Some buyers find ARMs preferable because they seem to have lower interest rates. However, over time, those interest rates will rise, and you likely won’t be able to predict when or how much. Therefore, you can expect financial irregularity for the duration of your loan.
Jumbo vs. Conforming
The cost of your home will also determine the type of mortgage you can obtain. Though you might not realize it, most home loans have a size cap, and not all lenders offer conforming loans, which are the standard size, and jumbo loans, which are substantially larger.
Conforming loans earn their name because they conform to the guidelines of the appropriate government-sponsored enterprise (GSE), Fanny Mae and Freddy Mac.
In 2013, these enterprises determined that the size of home loans should be limited to $417,000 for a single-family home in the United States. The GSE can do this because it purchases and sells mortgage-backed securities, which form the foundation of the housing market.
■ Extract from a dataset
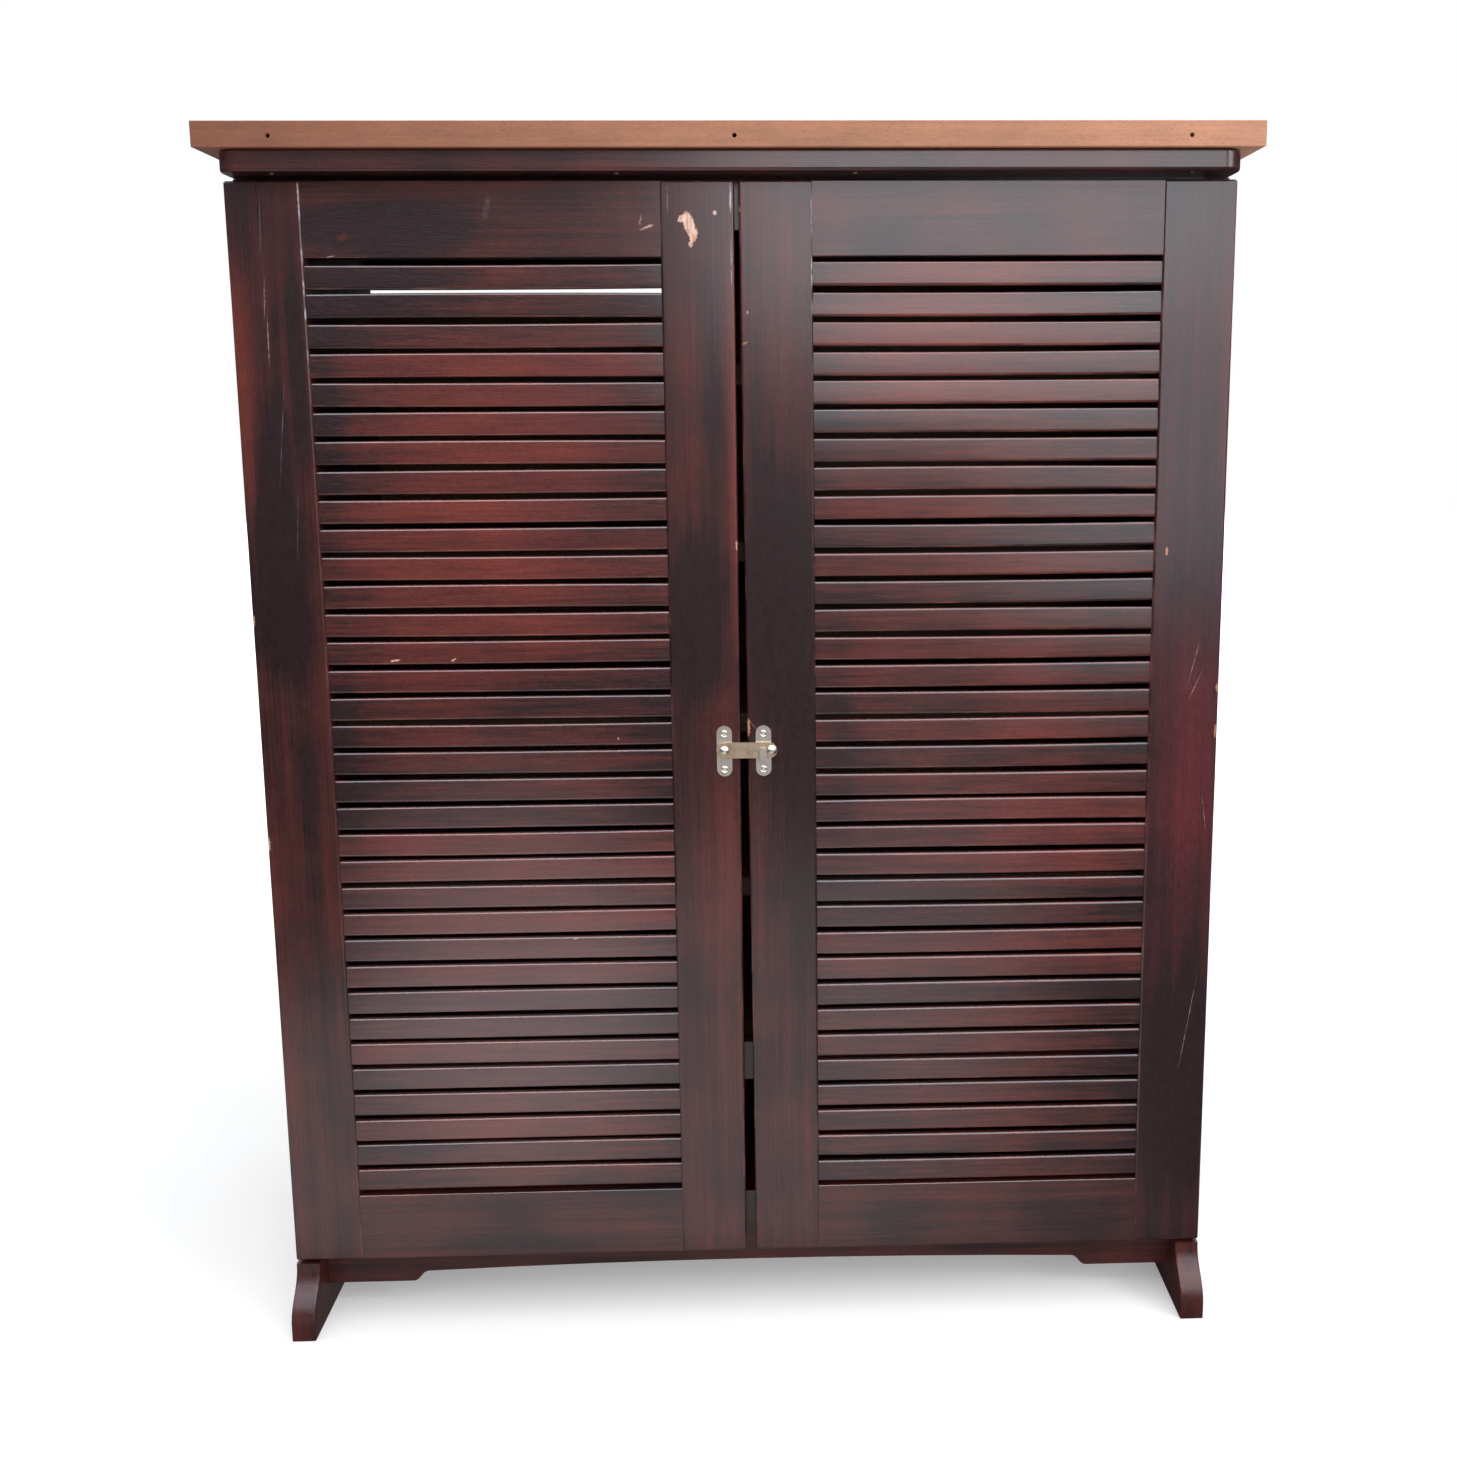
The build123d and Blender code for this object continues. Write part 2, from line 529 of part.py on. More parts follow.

In 2007, the unreliability of these securities incited the Great Recession, so adhering to the size cap for home loans should keep the economy more stable.
Conversely, jumbo loans are available from some lenders for those looking to purchase a home worth more than $417,000. However, such sizeable loans represent a marked increase in a lender’s risk, which means you must have impeccable credit, high income, and a large down payment to qualify. As long as you are prepared for the financial responsibilities of a more expensive home, a jumbo loan is an excellent mortgage option.
Conventional vs. Government-Insured
Finally, not all potential homebuyers have the credit history or liquid assets to purchase a home. Fortunately, the government offers unconventional, government-insured loan programs to help less-advantaged citizens buy property.
The benefit of having a government-insured home loan is that the government promises to pay your mortgage if you default, so lenders see the loan as no-risk. There are three main types of government-insured mortgages:
Typically available only to veterans or their partners, VA loans require no down payment, offer competitively low interest rates, and do not require mortgage insurance. These loans do conform to GSE guidelines, but they are incredibly easy to qualify if you or your spouse served in the Armed Forces.
The Federal Housing Administration (FHA) also offers a mortgage program to low-income, low-credit homebuyers. Unlike VA loans, FHA loans require a down payment ― though it can be as low as 3.5 percent ― and mortgage insurance. However, interest rates are low.
If you are willing to move to a rural community, the United States Department of Agriculture will help you secure a mortgage. Your qualification for this program depends on your income; it can be no more than 115 percent of the regional average. However, by participating, you earn exceedingly low interest rates and the opportunity to bypass a down payment, as long as you pay mortgage insurance.